Money From Misunderstanding
It all began by accident, Vega said. One day in the 1970s, an acquaintance who was arrested for drug trafficking came to Vega for help. Vega said he called an old friend who worked for the FBI.
"He says, 'Let me research, let me see what I can do,' " recalled Vega. "Next day he called me up, he says, 'I found out that the guy was in the wrong place at the wrong time. He's going to be released.' "
Vega's acquaintance and his associates believed the photographer had helped the guy get out of jail, even though Vega had nothing to do with it. Nevertheless, he says, he was summoned to Colombia, and was offered an "incredible amount of money" as a reward.
He said he took the money and a list of other names that the drug dealers thought he might be able to help.
Soon, Vega says, he was a guest in the homes of infamous Colombian drug dealers like the Ochoa brothers — who ran the Medellin cocaine cartel with Pablo Escobar.
He was working as a fashion photographer by day and living the fast life at night — all the while moonlighting as a confidential informant — first for the FBI and later for the DEA.
"He ran in that jet set. People with money run in those circles. His value to us was being able to talk to people and convey a message," Raffanello said.
An Expensive Operative
According to the DEA, Vega was supposed to persuade drug lords to turn themselves in by making them believe that he had incredible connections in the United States and could bribe judges or prosecutors. It is a plan that worked very well.
Vega is proud that he was responsible for many arrests. But while he was helping the government, he was helping himself, too.
The photographer charged the drug dealers fees for arranging negotiations with the feds. He says he charged them for his time and expenses, averaging $100,000 for each case, and once making $400,000.
"When you entertain these individuals, the bills were between $5-, 7-, 10,000 per evening," Vega said.
He admits he was living the high life through his income as a mediator for the government, but some in the FBI began to see his earnings not as fees but as extortion.

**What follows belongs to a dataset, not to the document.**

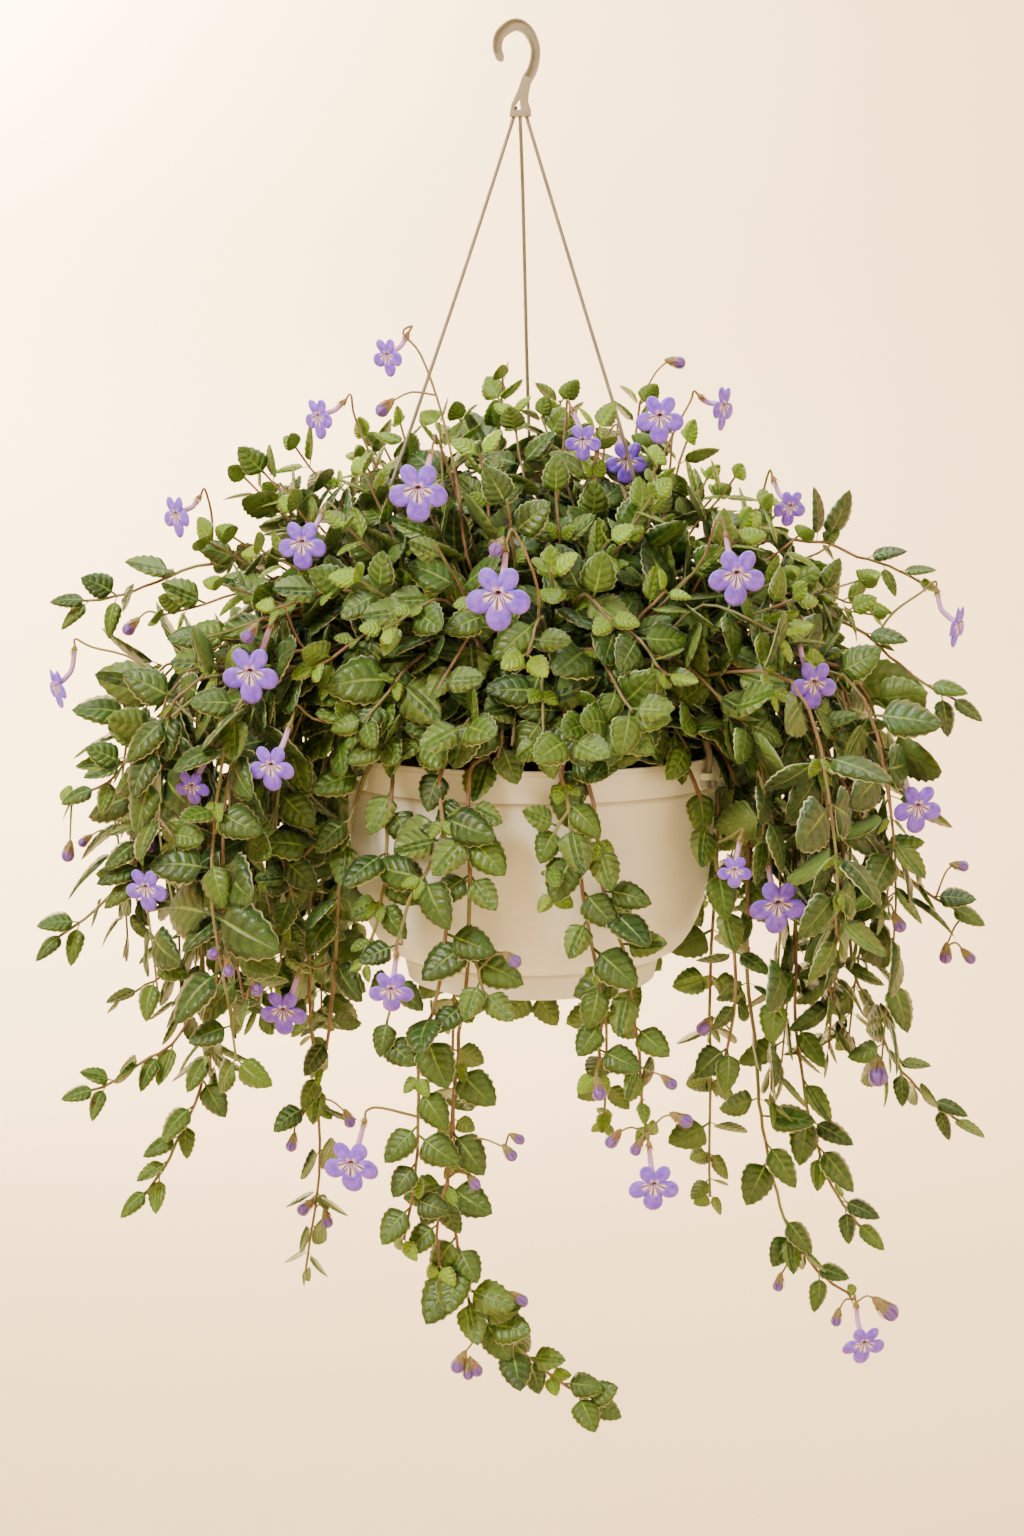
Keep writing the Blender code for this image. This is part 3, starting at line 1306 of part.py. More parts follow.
# The dome that the bush's shoots reach: centre below the rim's top and half sizes, in millimetres
DOME_CENTRE = Vector((0.000, 0.004, RIM_TOP + 0.040))
DOME_HALF = Vector((0.228, 0.185, 0.186))


def dome_point(azimuth, elevation, share=1.0):
    """The point of the bush's dome in one direction."""
    turn, rise = math.radians(azimuth), math.radians(elevation)
    level = math.cos(rise) * share
    offset = Vector((level * math.cos(turn), level * math.sin(turn), math.sin(rise) * share))
    return DOME_CENTRE + Vector(a * b for a, b in zip(offset, DOME_HALF))


# The shoots of the crown, in rings: elevation in degrees, number of shoots, first azimuth, share of the dome
SHOOT_RINGS = ((2, 7, 10, 0.97), (26, 6, 32, 1.0), (50, 4, 12, 1.0), (78, 2, 200, 1.05))


def build_crown_stems(sockets, finish, space):
    crown = Crown("crown", finish, space)
    crown.add_core(sockets)
    for elevation, count, first, share in SHOOT_RINGS:
        for index in range(count):
            azimuth = first + 360 * index / count
            crown.add_shoot(azimuth, elevation, share * RANDOM.uniform(0.93, 1.03))
    return crown


RANDOM = random.Random(7)
clear_scene()
OBJECT = new_collection("cape_primrose_hanging_basket")
CUTTERS = new_collection("cutters")


def main():
    """Builds the holder, then the plant: stems first, then blooms, then the leaves that stand between them."""
    cream = material("basket_cream", (0.78, 0.70, 0.58), 0.45)
    greige = material("hanger_greige", (0.48, 0.43, 0.36), 0.4)
    earth = material("soil_dark", (0.015, 0.010, 0.007), 0.95)
    leaf_green = material("leaf_green", (0.06, 0.13, 0.03), 0.6)
    petal_violet = material("petal_violet", (0.34, 0.20, 0.70), 0.5)
    space = Space()
    basket = build_basket(cream)
    space.take_object("basket", basket)
    hook = build_hook(greige)
    space.take_object("hanger_hook", hook)
    build_strands(greige, space)
    sprigs = {}
    sockets = []
    for trail in TRAILS:
        sprig, entry = build_trail_stems(trail, leaf_green, space)
        sprigs[trail.name] = sprig
        if entry:
            sockets.append(entry)
    for name, azimuth, forks in BACK_TRAILS:
        sprigs[name] = build_back_stems(name, azimuth, forks, leaf_green, space)
    roots = [sprig.paths[0][0] for sprig in sprigs.values() if sprig.paths[0][0].z < RIM_TOP - 0.02]
    soil = build_soil(roots, earth)
    space.take_object("soil", soil)
    crown = build_crown_stems(sockets, leaf_green, space)
    sprigs["crown"] = crown
    for number, bloom in enumerate(BLOOMS, 1):
        add_bloom(f"bloom_{number:02d}", sprigs[bloom.host], bloom, petal_violet, space)
    for trail in TRAILS:
        sprig = sprigs[trail.name]
        sprig.add_pairs(0, trail.first, trail.gap, trail.leaf)
        for stem in range(1, 1 + len(trail.shoots)):
            sprig.add_pairs(stem, 0.030, 0.080, LEAF_LENGTH * 0.9)
    for name, _, _ in BACK_TRAILS:
        sprig = sprigs[name]
        for stem in range(2):
            sprig.add_pairs(stem, 0.060, 0.135, LEAF_LENGTH)
    for stem in range(len(crown.stems)):
        crown.add_pairs(stem, 0.030, 0.024, LEAF_LENGTH * 1.08, count=1)
    for sprig in sprigs.values():
        sprig.join()


main()
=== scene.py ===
"""The dressed cape primrose (Streptocarpus saxorum) in its hanging basket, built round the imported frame.

Metres, +Z up. The origin is the inside top of the hook's crook and -Y is the front.
"""

import json
import logging
import math
import random
from collections.abc import Iterable, Sequence
from dataclasses import dataclass, field
from enum import Enum

import bmesh
import bpy
import numpy as np
from bmesh.types import BMesh
from bpy.types import Collection, Material, Mesh, Node, NodeSocket, NodeTree, Object
from mathutils import Matrix, Vector
from mathutils.bvhtree import BVHTree

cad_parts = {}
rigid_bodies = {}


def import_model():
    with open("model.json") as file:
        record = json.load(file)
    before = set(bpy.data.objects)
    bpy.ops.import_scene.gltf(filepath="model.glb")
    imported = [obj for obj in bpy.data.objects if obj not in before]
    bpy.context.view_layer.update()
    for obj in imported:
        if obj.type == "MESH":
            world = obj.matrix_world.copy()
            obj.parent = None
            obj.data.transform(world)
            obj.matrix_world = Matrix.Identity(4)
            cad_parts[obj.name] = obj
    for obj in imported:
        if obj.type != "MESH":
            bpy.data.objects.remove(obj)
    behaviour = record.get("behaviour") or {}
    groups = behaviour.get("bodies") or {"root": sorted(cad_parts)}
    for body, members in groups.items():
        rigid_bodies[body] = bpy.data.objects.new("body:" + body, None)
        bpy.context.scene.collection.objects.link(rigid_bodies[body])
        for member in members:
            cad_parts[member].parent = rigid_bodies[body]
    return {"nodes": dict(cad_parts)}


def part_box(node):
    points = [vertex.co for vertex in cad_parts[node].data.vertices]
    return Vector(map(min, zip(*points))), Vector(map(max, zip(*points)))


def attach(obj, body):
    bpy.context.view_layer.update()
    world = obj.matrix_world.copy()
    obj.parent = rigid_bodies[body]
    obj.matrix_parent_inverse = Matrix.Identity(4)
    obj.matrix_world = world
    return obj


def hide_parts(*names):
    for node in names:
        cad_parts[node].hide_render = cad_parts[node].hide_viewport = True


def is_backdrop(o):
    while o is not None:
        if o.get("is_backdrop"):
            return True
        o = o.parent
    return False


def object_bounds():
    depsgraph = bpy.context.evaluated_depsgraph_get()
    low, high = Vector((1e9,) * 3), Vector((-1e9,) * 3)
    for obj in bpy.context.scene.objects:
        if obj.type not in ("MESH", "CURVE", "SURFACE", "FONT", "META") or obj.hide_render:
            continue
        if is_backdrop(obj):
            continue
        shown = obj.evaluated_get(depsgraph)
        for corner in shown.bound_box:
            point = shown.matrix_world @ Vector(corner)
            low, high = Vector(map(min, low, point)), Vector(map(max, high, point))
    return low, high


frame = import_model()
CAD_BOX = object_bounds()
LOG = logging.getLogger("cape_primrose")
MM = 0.001
MERGE = 0.00001
UP = Vector((0.0, 0.0, 1.0))
BODY = "root"

# The photograph's view: the eye, its tilt and what one pixel of the 1024 x 1536 image spans
EYE = Vector((-0.0019, -1.5, -0.288))
EYE_TILT = math.radians(7.0)
TANGENT_PER_PIXEL = 0.000437
PICTURE_CENTRE = (512.0, 768.0)
LENS = 53.6
SENSOR = 36.0

# The holder's sizes, as in the part
BASKET_AXIS = Vector((0.011, 0.0, 0.0))
RIM_TOP = -0.459
RIM_RADIUS = 0.125
RIM_BAND = 0.020
BASKET_HEIGHT = 0.1515
WALL = 0.0020
SOIL_TOP = RIM_TOP - 0.015
EAR_AZIMUTHS = {"left": 210.0, "back": 90.0, "right": -30.0}
EAR_BELOW_RIM = 0.0105
STRAND_RADIUS = 0.0012
STRAND_CIRCLE = RIM_RADIUS + 0.0036
COLLAR_FOOT = -0.0533
HOOK_HALF = 0.0033
ROOT_CIRCLE = 0.100
STEM_RADIUS = 0.0016
STALK_RADIUS = 0.0008
# The stalk's share of a leaf's length
PETIOLE = 0.2
# Room left between the leaves and the frame's box, and for a leaf beyond a shoot's end
BOX_MARGIN = 0.0022
LEAF_ROOM = 0.022


class Slot(Enum):
    """The record's material slots."""

    BASKET = "basket_plastic"
    HANGER = "hanger_plastic"
    SOIL = "potting_soil"
    FOLIAGE = "foliage"
    PETALS = "petals"


# Places and directions


def place(px: float, py: float, depth: float) -> Vector:
    """The point seen at a pixel of the photograph.

    Args:
        px: pixels from the left.
        py: pixels from the top.
        depth: millimetres behind the hook's plane.

    Returns:
        The point in the object's frame, in metres.
    """
    u = (px - PICTURE_CENTRE[0]) * TANGENT_PER_PIXEL
    v = (PICTURE_CENTRE[1] - py) * TANGENT_PER_PIXEL
    forward = math.cos(EYE_TILT) + v * math.sin(EYE_TILT)
    rise = v * math.cos(EYE_TILT) - math.sin(EYE_TILT)
    return EYE + Vector((u, forward, rise)) * ((depth * MM - EYE.y) / forward)


def pixel_of(point: Vector) -> Vector:
    """The pixel of the photograph at which a point is seen, as a 2-D vector."""
    ahead = point - EYE
    depth = ahead.y * math.cos(EYE_TILT) - ahead.z * math.sin(EYE_TILT)
    rise = ahead.y * math.sin(EYE_TILT) + ahead.z * math.cos(EYE_TILT)
    scale = depth * TANGENT_PER_PIXEL
    return Vector((PICTURE_CENTRE[0] + ahead.x / scale, PICTURE_CENTRE[1] - rise / scale))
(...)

One night in March of 2000, Vega was arrested on charges of money laundering and obstruction of justice.
He had become a criminal to the government he had worked for — the government he says gave him permission to collect those fees in the first place. "I was reporting every single penny that I was receiving from the drug traffickers," Vega said.
Vega says his FBI and DEA handlers authorized him to charge the drug dealers fees, but Raffanello denies that was the case. "We play by the rules. We don't authorize anyone to break the law," he said.
The shock waves of Vega's arrest reverberated through the DEA: Two of his immediate superiors were suspended and are currently being investigated for their handling of him.
"The DEA is embarrassed that Vega ran so rampant. The DEA is afraid to confront the issue," says Sharpstein.
Sharpstein believes Vega stole "anywhere up to $40 million" from the Colombian drug lords. But Vega himself says he made that money legitimately, and the total was closer to $4 million, which he used to buy a mansion off Miami Beach and a 78-foot yacht.
Double Life Doubled Back?
About a year after Vega was arrested, virtually all of the charges against him were quietly dropped. He recently pleaded guilty to a misdemeanor charge for failing to file taxes on time and is awaiting sentencing.
Today Vega is bitter and, he claims, broke. He says he's the victim — and that now it's the U.S. government that's stolen the money from him.
"They have seized my money, they have seized my equipment and everything. I was not able to work," Vega said.
He said the money he took from the Colombian drug lords is "in the hands of the U.S. government. They seized from me: $1,486,000 exactly."
And there is one final twist to this fantastic tale. Despite alleged death threats from traffickers, Vega says he's now once again working undercover — not for the DEA but for some other branch of the U.S. government.
"If he is, that would be the biggest, saddest joke in the world," Sharpstein said. "But knowing the United States of America and our government, anything could be true."